Le duo Castel-Sahuquet assurera par la suite les belles heures de l’ORTF et de l’Olympia, où le couple fera rien moins que les premières parties de Frank Sinatra et Marlene Dietrich, tandis que Robert Castel et Enrico Macias se régaleront à jouer ensemble les histoires de Kaouito, le “Toto pied-noir”, pour le plus grand bonheur des téléspectateurs français des années 70 dans les numéro un des Carpentier.

Côté cinéma, il sera abonné aux seconds rôles, tant côté comique que dramatique, aux côtés d’Edith Piaf dans Les Amants de demain de Marcel Blistène, de Pierre Richard dans Le Grand Blond avec une chaussure noire d’Yves Robert, d’Isabelle Huppert dans Dupont Lajoie d’Yves Boisset, tournant dans plus d’une trentaine de films jusqu’au début des années 2000, et retournant à Alger en 1982 pour faire une brève apparition, avec son épouse Lucette Sahuquet, dans le film Hassan Taxi de Mohamed Slim Riad.

Robert Castel et Edith Piaf Jewpop

Robert Castel et Edith Piaf

2007 sera l’année de son retour sur la scène musicale, revenant à ses premières amours au sein du “Buena Vista Social Club algérien”, El Gusto. Ce grand orchestre renouera avec la grande tradition du chaâbi, présentant à Paris sur la scène du Grand Rex, lors d’un concert historique, les meilleurs musiciens juifs et musulmans algériens du genre.
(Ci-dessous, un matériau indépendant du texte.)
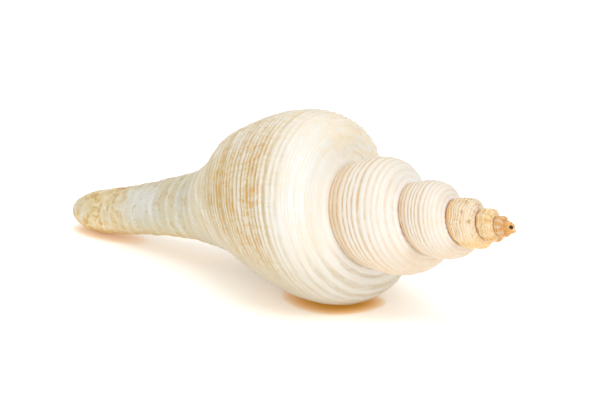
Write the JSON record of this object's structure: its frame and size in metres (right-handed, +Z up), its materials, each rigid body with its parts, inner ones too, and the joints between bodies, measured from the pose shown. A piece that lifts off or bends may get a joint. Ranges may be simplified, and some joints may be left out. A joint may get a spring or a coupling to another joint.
{
  "type": "conch shell",
  "caption": "Long-tailed spindle conch: a worn, right-handed coiled sea shell with a tall spire, spiral cords and a long open tail, lying on its mouth.",
  "frame": {"origin": "centre of the bounding box at the level the shell rests on", "axes": "+X towards the tip of the spire, along the shell; +Z up; the mouth opens down and towards +Y"},
  "size_m": [0.1542, 0.0536, 0.0483],
  "materials": {
    "shell": "satin"
  },
  "bodies": {
    "root": {"shell": "shell"}
  },
  "joints": []
}
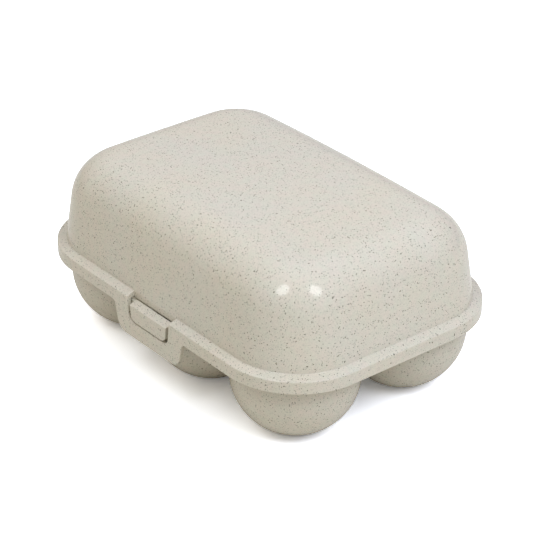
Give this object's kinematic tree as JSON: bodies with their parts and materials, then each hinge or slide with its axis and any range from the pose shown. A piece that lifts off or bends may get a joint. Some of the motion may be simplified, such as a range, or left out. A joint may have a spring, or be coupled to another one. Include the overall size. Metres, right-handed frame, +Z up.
{
  "type": "egg box",
  "caption": "Rigid egg box with a domed lid hinged along the back over a tray of round egg cups, held shut by a press button behind a loop at the front.",
  "frame": {"origin": "on the surface the box stands on, at the middle of its outline seen from above", "axes": "+X along the long side, -Y towards the front with the press button, +Y towards the hinge, +Z up"},
  "size_m": [0.16, 0.117, 0.0716],
  "materials": {
    "speckled_shell": "satin moulded plastic, warm light grey with fine dark flecks",
    "hinge_pin": "satin moulded plastic"
  },
  "bodies": {
    "base": {"base_tray": "speckled_shell", "hinge_pin_left": "hinge_pin", "hinge_pin_right": "hinge_pin"},
    "lid": {"lid_shell": "speckled_shell"},
    "latch_button": {"latch_button": "speckled_shell"}
  },
  "joints": [
    {"name": "lid_hinge", "type": "hinge", "parent": "base", "child": "lid", "pos_m": [0, 0.0556, 0.02923], "axis": [-1, 0, 0], "range_deg": [0, 105]},
    {"name": "button_press", "type": "slide", "parent": "base", "child": "latch_button", "axis": [0, 1, 0], "range_m": [0, 0.0017], "stiffness_N_per_m": 500}
  ]
}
Robert Castel y brillera, au chant et au violon, rendant hommage aux titres mythiques de son père Lili Labassi, poursuivant avec ses compagnons une tournée internationale qui le mènera jusqu’aux USA.

Il remontera sur scène en 2013 pour présenter son dernier one-man-show, Nostalgérie, avant de figurer en 2019 parmi les 5 Magnifiques dans le documentaire que Mathieu Alterman et Yves Azeroual ont consacré à Enrico Macias, Régis Talar, Norbert Saada, Philippe Clair et lui-même.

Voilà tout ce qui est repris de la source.